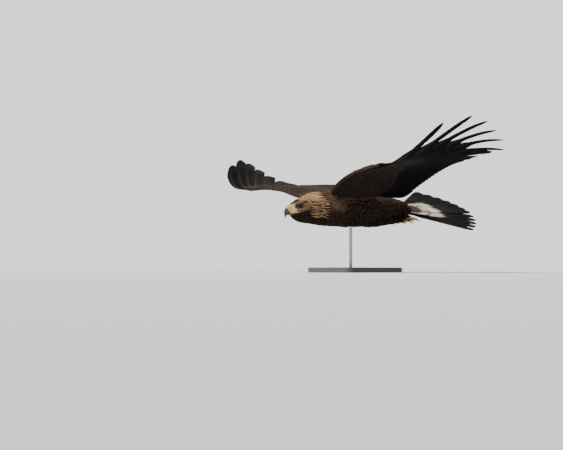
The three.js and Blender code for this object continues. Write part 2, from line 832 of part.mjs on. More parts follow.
// Tail: made flat in its own frame and rolled as a whole about the body's length.
const TAIL_BASE_Z = -13;
const RECTRIX_LENGTH = 307;
const TAIL_HALF_FAN = 46;
const RECTRIX_PAIRS = 6;
const RECTRIX_WIDTH = 56;
const TAIL_MOUND = [[TAIL_Y, 24, 17, 38], [232, 15, 14, 36], [258, 8, 8, 30], [276, 3, 3, 22]];
const TAIL_ROOT_Y = 214;
const TAIL_COVERTS = [
  { count: 7, length: 128, width: 32, height: 4.6, spread: 28, face: 1 },
  { count: 5, length: 84, width: 34, height: 8, spread: 24, face: 1 },
  { count: 5, length: 122, width: 38, height: -4.6, spread: 25, face: -1 },
];

function tailFeather(angle, options) {
  const turn = radians(angle);
  const direction = [Math.sin(turn), Math.cos(turn)];
  const root = [Math.sin(turn) * 16, TAIL_ROOT_Y + options.start];
  const tip = [root[0] + direction[0] * options.length, root[1] + direction[1] * options.length];
  return vane({ root, tip, surface: level(0), leadSign: angle < 0 ? -1 : 1, ...options });
}

function rectrices() {
  const shapes = [];
  for (let pair = 0; pair < RECTRIX_PAIRS; pair += 1) {
    for (const side of [-1, 1]) {
      const angle = side * ((pair + 0.45) / (RECTRIX_PAIRS - 0.55)) * TAIL_HALF_FAN;
      const top = pair === 0 && side > 0;
      shapes.push(
        tailFeather(angle, {
          start: 0,
          length: RECTRIX_LENGTH - 1.2 * pair,
          width: RECTRIX_WIDTH - 1.5 * pair,
          leadShare: lerp(0.48, 0.36, pair / (RECTRIX_PAIRS - 1)),
          profile: FLIGHT_WIDTH,
          stations: SECONDARY_STATIONS,
          shaftThick: SHAFT_THICK,
          edgeThick: EDGE_THICK,
          slope: top ? 0.02 : FLIGHT_SLOPE,
          offset: level(top ? 2.4 : 0),
        }),
      );
    }
  }
  return shapes;
}

function tailCoverts() {
  const shapes = [];
  TAIL_COVERTS.forEach((tier, row) => {
    for (let k = 0; k < tier.count; k += 1) {
      const share = (k / (tier.count - 1)) * 2 - 1;
      const middle = k === (tier.count - 1) / 2;
      shapes.push(
        tailFeather(share * tier.spread, {
          start: -6 - 2 * row,
          length: tier.length * (1 - 0.16 * share * share),
          width: tier.width,
          leadShare: 0.5,
          profile: COVERT_WIDTH,
          stations: COVERT_STATIONS,
          shaftThick: COVERT_THICK,
          edgeThick: COVERT_THICK,
          slope: middle ? 0 : COVERT_SLOPE,
          offset: level(tier.height + (middle ? 1.3 * tier.face : 0)),
          ribbed: false,
        }),
      );
    }
  });
  return shapes;
}

function tailShape() {
  const mound = loft(TAIL_MOUND.map(([y, up, down, wide]) => ovalRing(y, up, -down, wide)));
  return largest(between(fuse([mound, ...rectrices(), ...tailCoverts()]), Y_AXIS, TAIL_Y, FAR));
}

// Stand
function baseShape() {
  const half = [BASE_LENGTH / 2 - BASE_CORNER, BASE_WIDTH / 2 - BASE_CORNER];
  const outline = new THREE.Shape();
  const corners = [[1, 1, 0], [-1, 1, 90], [-1, -1, 180], [1, -1, 270]];
  const radius = BASE_CORNER - BASE_BEVEL;
  for (const [sx, sy, turn] of corners) {
    outline.absarc(sx * half[0], sy * half[1], radius, radians(turn), radians(turn + 90), false);
  }
  const slab = new THREE.ExtrudeGeometry(outline, {
    depth: BASE_THICK - 2 * BASE_BEVEL,
    bevelThickness: BASE_BEVEL,
    bevelSize: BASE_BEVEL,
    bevelSegments: 1,
    curveSegments: 4,
  });
  return solidOf(slab.translate(0, 0, BASE_BEVEL));
}

// The bird, in its own frame before it is rolled and raised
const bird = new THREE.Group();
bird.rotation.y = -radians(BODY_ROLL);
bird.position.z = RIDE_HEIGHT;
const tailGroup = new THREE.Group();
tailGroup.rotation.y = radians(TAIL_ROLL);
tailGroup.position.z = TAIL_BASE_Z;
bird.add(tailGroup);

function addPart(group, name, solid, material) {
  const mesh = new THREE.Mesh(geometryOf(solid), material);
  mesh.name = name;
  group.add(mesh);
}

const eagle = new THREE.Group();
eagle.add(bird);

addPart(bird, "head", headShape(), MATERIALS.nape);
addPart(bird, "cere", cereShape(), MATERIALS.cere);
addPart(bird, "bill_upper", upperBillShape(), MATERIALS.horn);
addPart(bird, "bill_lower", lowerBillShape(), MATERIALS.horn);
addPart(bird, "neck", neckShape(), MATERIALS.nape);

const legCuts = [-1, 1].map((side) => legLimb(side, GAP));
addPart(bird, "torso", torsoShape(legCuts), MATERIALS.plumage);

const SIDES = [["left", 1], ["right", -1]];
const arm = armShape();
for (const [word, side] of SIDES) {
  const placed = (solid) => (side > 0 ? solid : solid.mirror([1, 0, 0]));
  addPart(bird, "wing_" + word + "_arm", placed(arm), MATERIALS.flight);
  addPart(bird, "wing_" + word + "_hand", placed(handShape(HANDS[word])), MATERIALS.flight);
  addPart(bird, "eye_" + word, eyeShape(side, EYE_RADIUS), MATERIALS.eye);
  addPart(bird, "leg_" + word, legShape(side), MATERIALS.plumage);
  const foot = footShape(side);
  addPart(bird, "foot_" + word, foot, MATERIALS.toe);
  for (const toe of TOES) {
    addPart(bird, "talon_" + word + "_" + toe.name, talonShape(side, toe, foot), MATERIALS.horn);
  }
}

addPart(tailGroup, "tail", tailShape(), MATERIALS.tail);

// The rod stops just short of the breast that it carries.
function rodShape() {
  const breast = torsoShape([]).rotate([0, -BODY_ROLL, 0]).translate([0, 0, RIDE_HEIGHT - GAP]);
  const length = RIDE_HEIGHT - BASE_THICK - GAP;
  const blank = new THREE.CylinderGeometry(ROD_RADIUS, ROD_RADIUS, length, 24);
  blank.rotateX(Math.PI / 2);
  blank.translate(0, ROD_Y, BASE_THICK + GAP + length / 2);
  return largest(solidOf(blank).subtract(breast));
}

addPart(eagle, "stand_base", baseShape(), MATERIALS.base);
addPart(eagle, "stand_rod", rodShape(), MATERIALS.rod);

export default eagle;
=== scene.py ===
# Looks of the gliding golden eagle on its stand: skin, plumage, face, feet, floor and light.
# Metres. The bird is shaped in its own level frame, then rolled and raised as the solids are.
import math

import bpy
import numpy as np
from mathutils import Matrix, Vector
from mathutils.bvhtree import BVHTree


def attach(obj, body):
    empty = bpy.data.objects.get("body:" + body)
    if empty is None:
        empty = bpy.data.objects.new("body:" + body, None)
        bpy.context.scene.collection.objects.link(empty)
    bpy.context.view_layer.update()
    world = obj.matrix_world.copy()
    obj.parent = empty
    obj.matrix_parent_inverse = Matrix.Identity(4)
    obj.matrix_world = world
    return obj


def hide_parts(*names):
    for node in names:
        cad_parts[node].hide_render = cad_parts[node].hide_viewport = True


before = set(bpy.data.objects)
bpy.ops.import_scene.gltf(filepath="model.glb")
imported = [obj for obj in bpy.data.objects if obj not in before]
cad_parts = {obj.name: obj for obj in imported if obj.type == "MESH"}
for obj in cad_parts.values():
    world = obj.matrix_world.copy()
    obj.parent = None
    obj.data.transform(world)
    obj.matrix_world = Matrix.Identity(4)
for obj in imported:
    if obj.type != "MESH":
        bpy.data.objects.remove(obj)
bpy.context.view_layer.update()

MM = 0.001
RNG = np.random.default_rng(7)

# Pose
RIDE_HEIGHT = 0.262
BODY_ROLL = math.radians(5)
HEAD_PITCH = math.radians(16)
TAIL_ROLL = math.radians(24.5)
TAIL_BASE_Z = -0.013

# Body outline of the plumage in millimetres, as (y, top, bottom, half width)
BODY_SECTIONS = [
    (-300, 13, -38, 13), (-292, 18, -45, 18.5), (-282, 25, -53, 24.5), (-268, 33.5, -60, 30),
    (-250, 42, -65, 36), (-225, 52, -69, 43), (-190, 62, -74, 53), (-150, 68, -78, 66),
    (-100, 72, -81, 78), (-40, 72, -83, 83), (20, 68, -82, 81), (80, 58, -75, 72),
    (140, 45, -64, 58), (185, 33, -54, 46), (215, 25, -46, 39),
]
# Depth of the coat over the skin in millimetres, as (y, depth)
COAT_DEPTH = [(-300, 0.8), (-280, 1.8), (-250, 3.5), (-200, 6), (-100, 7.5), (100, 7), (215, 5)]

# Wing, left side, in millimetres over the plan
LEADING_EDGE = [(60, -128), (92, -166), (150, -195), (250, -205), (350, -203), (450, -202), (532, -196)]
CORE_BACK = [(60, 36), (92, 28), (150, 8), (200, -22), (250, -68), (300, -108), (352, -130), (450, -150),
             (532, -166)]
CORE_HALF = [(60, 21), (150, 17), (200, 15), (250, 13.5), (352, 12), (450, 10), (532, 8)]
FRONT_HEIGHT = [(60, 42), (150, 60), (250, 90), (350, 109), (450, 116), (550, 124), (650, 127), (950, 140)]
REAR_HEIGHT = [(60, 28), (92, 36), (120, 48), (150, 60), (250, 86), (350, 111), (450, 130), (600, 143),
               (850, 145), (950, 150)]
WING_FRONT_Y, WING_REAR_Y = -200, 200
FINGER_START_X = 550
WING_SKIN_DEPTH = 3.0
SKIN_VOXEL = 0.0026
PRIMARY_TIPS = [(540, 197), (598, 196), (655, 186), (780, 182), (850, 197), (918, 155), (940, 111),
                (950, 67), (928, 9), (850, -80)]
PRIMARY_ROOT_X = (366, 516)
SECONDARY_ROOT_X = (150, 335)
SECONDARY_TIP_X = (128, 492)

# How each hand is held: where the outer primaries part, from the innermost to the outermost, how narrow
# and twisted they are beyond, how far they bend up, arch forward and fold back
HANDS = {
    1: {"fingers": 6, "finger_at": (0.68, 0.42), "finger_share": 0.6, "tilt": (0.30, 0.14), "twist": 0,
        "lift": 1.04, "fall": 0.0048, "bow": 14, "fold": 0},
    -1: {"fingers": 5, "finger_at": (0.68, 0.64), "finger_share": 0.82, "tilt": None, "twist": -0.25,
         "lift": 1.02, "fall": 0.0038, "bow": 42, "fold": 16},
}

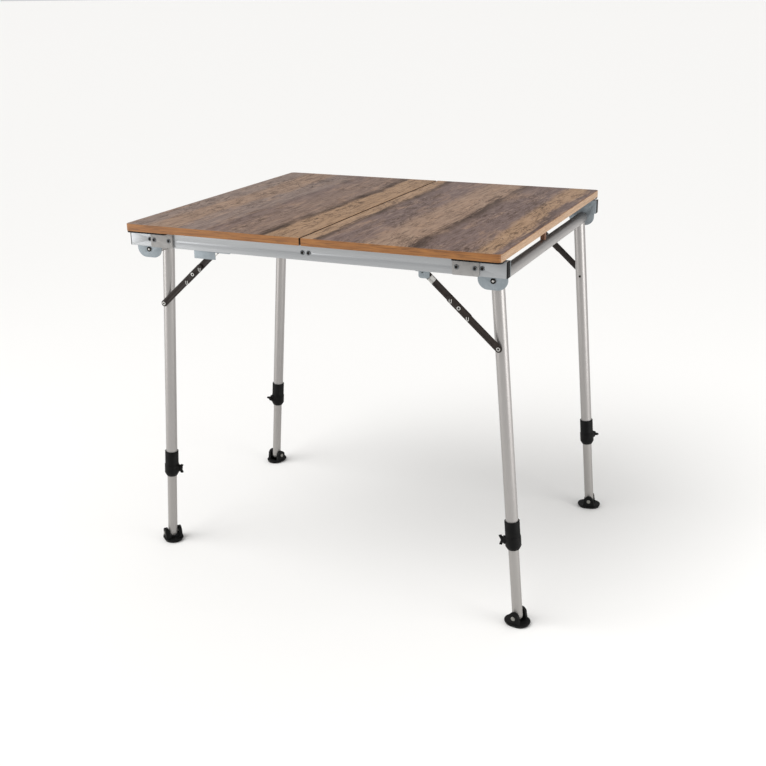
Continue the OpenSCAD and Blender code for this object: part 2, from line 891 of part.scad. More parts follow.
module foot_pin_br() { foot_pin(right, back); }
module brace_upper_fl() { brace_upper(left, front); }
module brace_upper_fr() { brace_upper(right, front); }
module brace_upper_bl() { brace_upper(left, back); }
module brace_upper_br() { brace_upper(right, back); }
module brace_lower_fl() { brace_lower(left, front); }
module brace_lower_fr() { brace_lower(right, front); }
module brace_lower_bl() { brace_lower(left, back); }
module brace_lower_br() { brace_lower(right, back); }

board_left();
board_right();
rail_front();
rail_back();
end_caps();
crossmember();
corner_plate_fl();
corner_plate_fr();
corner_plate_bl();
corner_plate_br();
pivot_plate_fl();
pivot_plate_fr();
pivot_plate_bl();
pivot_plate_br();
frame_rivets();
rest_block_left();
rest_block_right();
bracket_fl();
bracket_fr();
bracket_bl();
bracket_br();
bracket_pins();
cross_tube_left();
cross_tube_right();
hinge_studs_left();
hinge_studs_right();
leg_tube_fl();
leg_tube_fr();
leg_tube_bl();
leg_tube_br();
clamp_fl();
clamp_fr();
clamp_bl();
clamp_br();
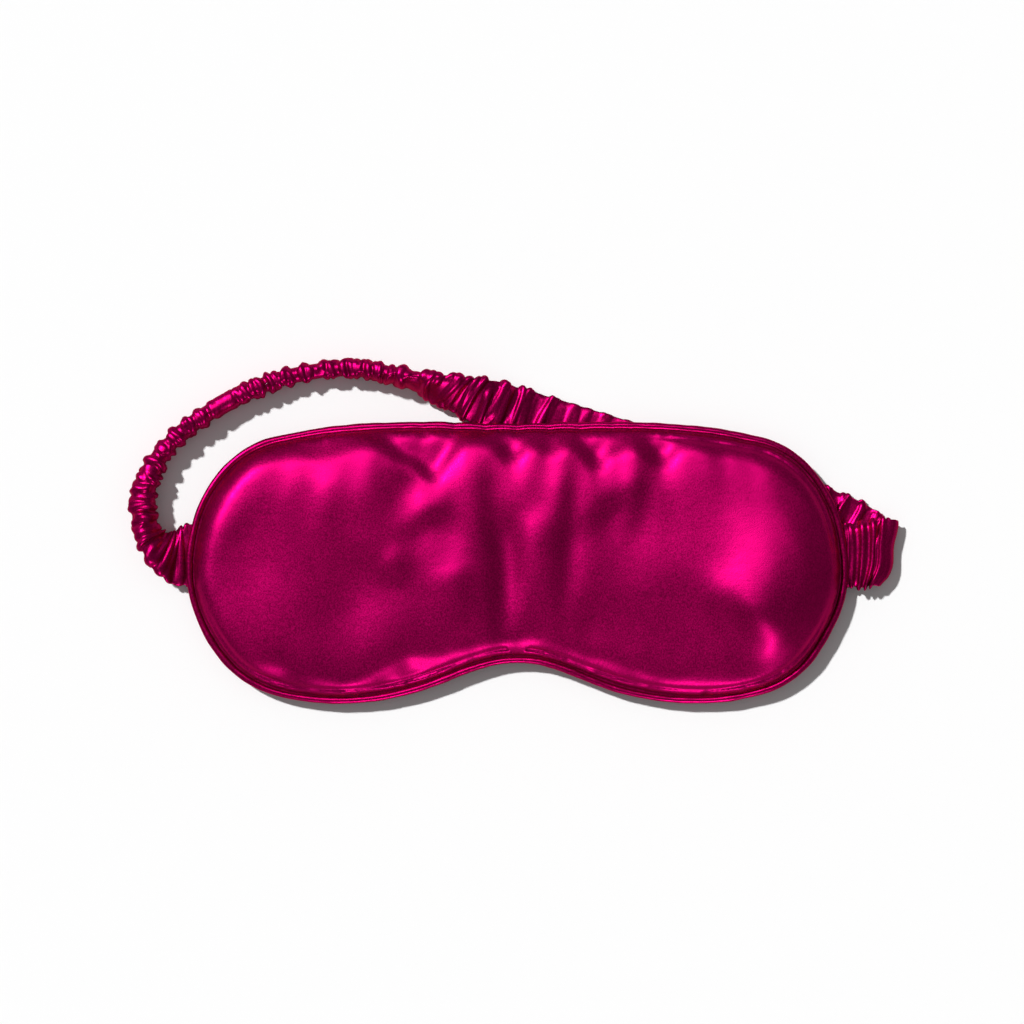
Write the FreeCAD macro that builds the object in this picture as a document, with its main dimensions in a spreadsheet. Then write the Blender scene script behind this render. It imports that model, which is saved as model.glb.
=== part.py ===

■ EXERCISE REQUIREMENTS
Give again only the lines that run from the line with "that it carries." to the line with "if empty is". Include both of those lines exactly as written.

■ EXERCISE RESPONSE
// The rod stops just short of the breast that it carries.
function rodShape() {
  const breast = torsoShape([]).rotate([0, -BODY_ROLL, 0]).translate([0, 0, RIDE_HEIGHT - GAP]);
  const length = RIDE_HEIGHT - BASE_THICK - GAP;
  const blank = new THREE.CylinderGeometry(ROD_RADIUS, ROD_RADIUS, length, 24);
  blank.rotateX(Math.PI / 2);
  blank.translate(0, ROD_Y, BASE_THICK + GAP + length / 2);
  return largest(solidOf(blank).subtract(breast));
}

addPart(eagle, "stand_base", baseShape(), MATERIALS.base);
addPart(eagle, "stand_rod", rodShape(), MATERIALS.rod);

export default eagle;
=== scene.py ===
# Looks of the gliding golden eagle on its stand: skin, plumage, face, feet, floor and light.
# Metres. The bird is shaped in its own level frame, then rolled and raised as the solids are.
import math

import bpy
import numpy as np
from mathutils import Matrix, Vector
from mathutils.bvhtree import BVHTree


def attach(obj, body):
    empty = bpy.data.objects.get("body:" + body)
    if empty is None:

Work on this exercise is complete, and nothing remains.